The problem: Every line holding the string "part" should be gathered.

— START OF Provided data —

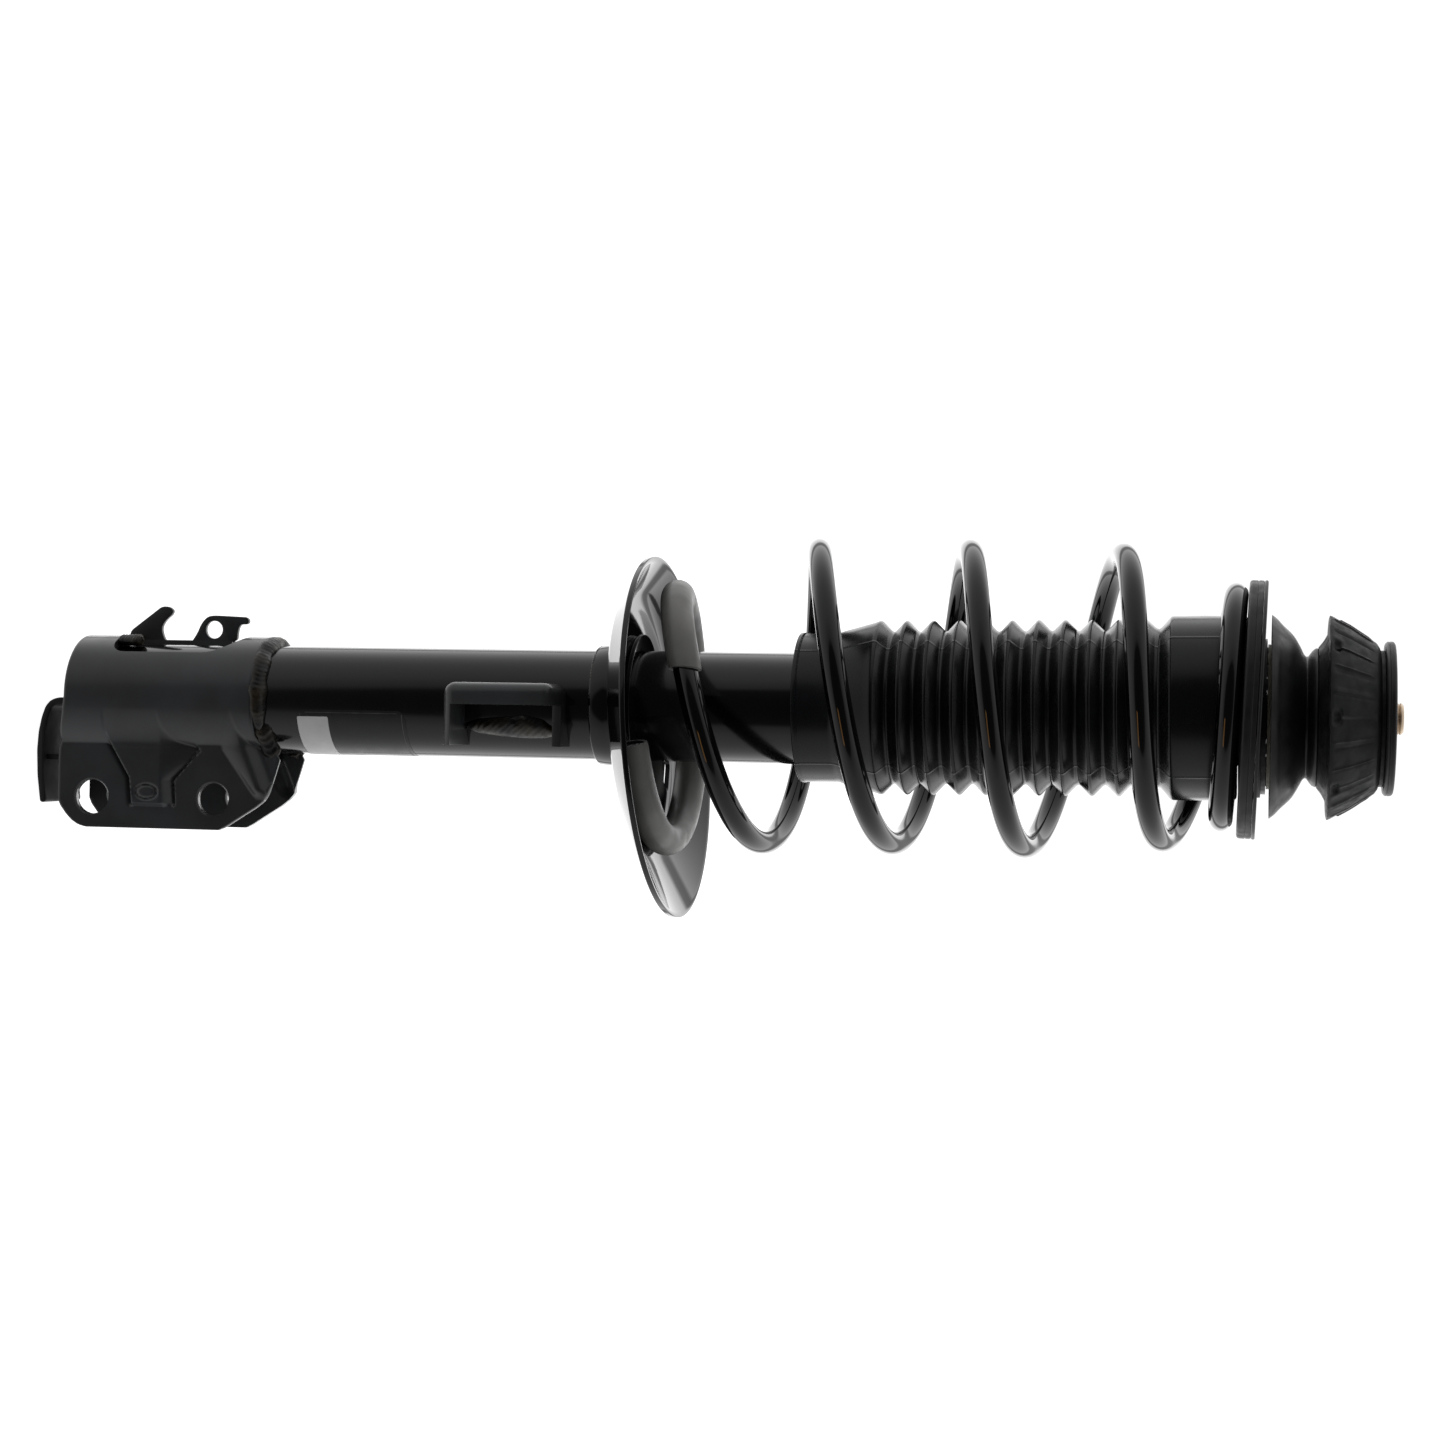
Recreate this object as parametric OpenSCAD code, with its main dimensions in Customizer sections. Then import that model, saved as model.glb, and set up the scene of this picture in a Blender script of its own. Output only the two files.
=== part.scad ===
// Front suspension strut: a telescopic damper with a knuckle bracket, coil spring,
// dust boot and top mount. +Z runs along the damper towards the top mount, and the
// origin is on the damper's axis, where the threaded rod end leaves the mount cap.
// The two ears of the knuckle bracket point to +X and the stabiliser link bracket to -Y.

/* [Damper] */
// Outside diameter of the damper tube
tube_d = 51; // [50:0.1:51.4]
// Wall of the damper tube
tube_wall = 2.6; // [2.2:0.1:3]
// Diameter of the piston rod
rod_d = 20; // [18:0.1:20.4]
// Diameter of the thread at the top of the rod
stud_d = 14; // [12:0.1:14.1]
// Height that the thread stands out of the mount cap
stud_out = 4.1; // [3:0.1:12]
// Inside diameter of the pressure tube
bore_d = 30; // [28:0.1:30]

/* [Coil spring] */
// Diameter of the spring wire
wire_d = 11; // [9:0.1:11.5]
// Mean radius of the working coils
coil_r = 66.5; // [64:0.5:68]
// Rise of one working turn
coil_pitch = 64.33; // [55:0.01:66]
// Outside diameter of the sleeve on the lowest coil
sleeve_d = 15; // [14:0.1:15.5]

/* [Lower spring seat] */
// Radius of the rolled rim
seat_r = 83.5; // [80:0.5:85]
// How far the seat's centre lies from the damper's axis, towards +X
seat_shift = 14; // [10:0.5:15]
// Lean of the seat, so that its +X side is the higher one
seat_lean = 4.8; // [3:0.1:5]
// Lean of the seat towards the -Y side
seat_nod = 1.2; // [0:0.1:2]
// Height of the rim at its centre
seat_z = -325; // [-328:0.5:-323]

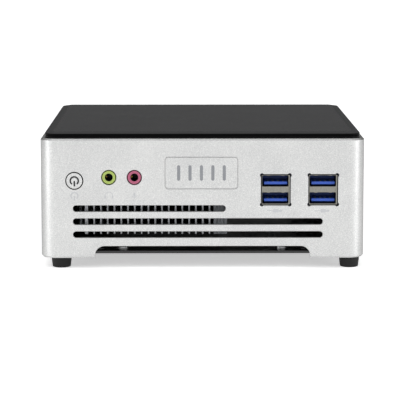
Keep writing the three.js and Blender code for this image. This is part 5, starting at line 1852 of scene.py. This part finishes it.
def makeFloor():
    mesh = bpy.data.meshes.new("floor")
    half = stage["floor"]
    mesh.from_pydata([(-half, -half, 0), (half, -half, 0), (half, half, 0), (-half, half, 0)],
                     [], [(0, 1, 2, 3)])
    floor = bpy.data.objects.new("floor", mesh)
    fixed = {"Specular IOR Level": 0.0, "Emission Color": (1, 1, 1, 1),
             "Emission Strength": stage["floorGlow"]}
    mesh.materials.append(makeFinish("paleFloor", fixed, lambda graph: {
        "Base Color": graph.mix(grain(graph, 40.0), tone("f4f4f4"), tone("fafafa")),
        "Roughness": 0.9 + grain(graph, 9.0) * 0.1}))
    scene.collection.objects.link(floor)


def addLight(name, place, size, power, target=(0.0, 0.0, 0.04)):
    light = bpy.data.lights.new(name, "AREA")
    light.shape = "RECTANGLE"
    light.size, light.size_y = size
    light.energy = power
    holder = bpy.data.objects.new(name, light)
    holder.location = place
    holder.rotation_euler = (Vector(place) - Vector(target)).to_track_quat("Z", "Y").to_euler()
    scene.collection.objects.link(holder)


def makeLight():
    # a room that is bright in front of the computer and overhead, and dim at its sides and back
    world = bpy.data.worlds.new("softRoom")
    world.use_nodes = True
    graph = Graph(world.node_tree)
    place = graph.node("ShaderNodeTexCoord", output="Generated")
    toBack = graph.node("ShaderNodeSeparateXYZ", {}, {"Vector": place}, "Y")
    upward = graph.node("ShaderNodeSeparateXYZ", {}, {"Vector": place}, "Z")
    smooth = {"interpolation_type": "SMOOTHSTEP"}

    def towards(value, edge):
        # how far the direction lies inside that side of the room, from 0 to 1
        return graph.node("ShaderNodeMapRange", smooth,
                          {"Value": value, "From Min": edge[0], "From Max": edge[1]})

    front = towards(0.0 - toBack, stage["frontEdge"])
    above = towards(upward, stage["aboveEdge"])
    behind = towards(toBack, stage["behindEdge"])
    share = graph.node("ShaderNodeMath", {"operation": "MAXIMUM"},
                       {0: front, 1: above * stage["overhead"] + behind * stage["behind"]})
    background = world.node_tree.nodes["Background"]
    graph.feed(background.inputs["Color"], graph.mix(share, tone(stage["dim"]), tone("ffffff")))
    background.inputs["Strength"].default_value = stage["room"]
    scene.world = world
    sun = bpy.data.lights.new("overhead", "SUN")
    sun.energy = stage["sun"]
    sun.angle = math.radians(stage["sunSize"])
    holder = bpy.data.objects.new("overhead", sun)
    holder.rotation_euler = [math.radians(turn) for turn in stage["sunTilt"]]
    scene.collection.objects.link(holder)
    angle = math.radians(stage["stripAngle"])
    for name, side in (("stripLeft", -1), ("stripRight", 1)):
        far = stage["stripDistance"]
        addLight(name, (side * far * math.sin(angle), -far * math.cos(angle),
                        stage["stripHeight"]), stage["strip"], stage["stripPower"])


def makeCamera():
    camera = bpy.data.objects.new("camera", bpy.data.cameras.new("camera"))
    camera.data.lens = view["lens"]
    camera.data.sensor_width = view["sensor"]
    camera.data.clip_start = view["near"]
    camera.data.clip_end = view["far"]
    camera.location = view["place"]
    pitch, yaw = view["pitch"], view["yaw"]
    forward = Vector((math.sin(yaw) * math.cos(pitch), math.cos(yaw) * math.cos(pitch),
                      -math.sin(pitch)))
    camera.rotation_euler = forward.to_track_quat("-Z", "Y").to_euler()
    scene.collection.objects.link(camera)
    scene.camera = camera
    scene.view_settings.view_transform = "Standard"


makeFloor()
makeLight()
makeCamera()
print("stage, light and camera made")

— END OF Provided data —

Response to this task:
=== part.scad ===
Keep writing the three.js and Blender code for this image. This is part 5, starting at line 1852 of scene.py. This part finishes it.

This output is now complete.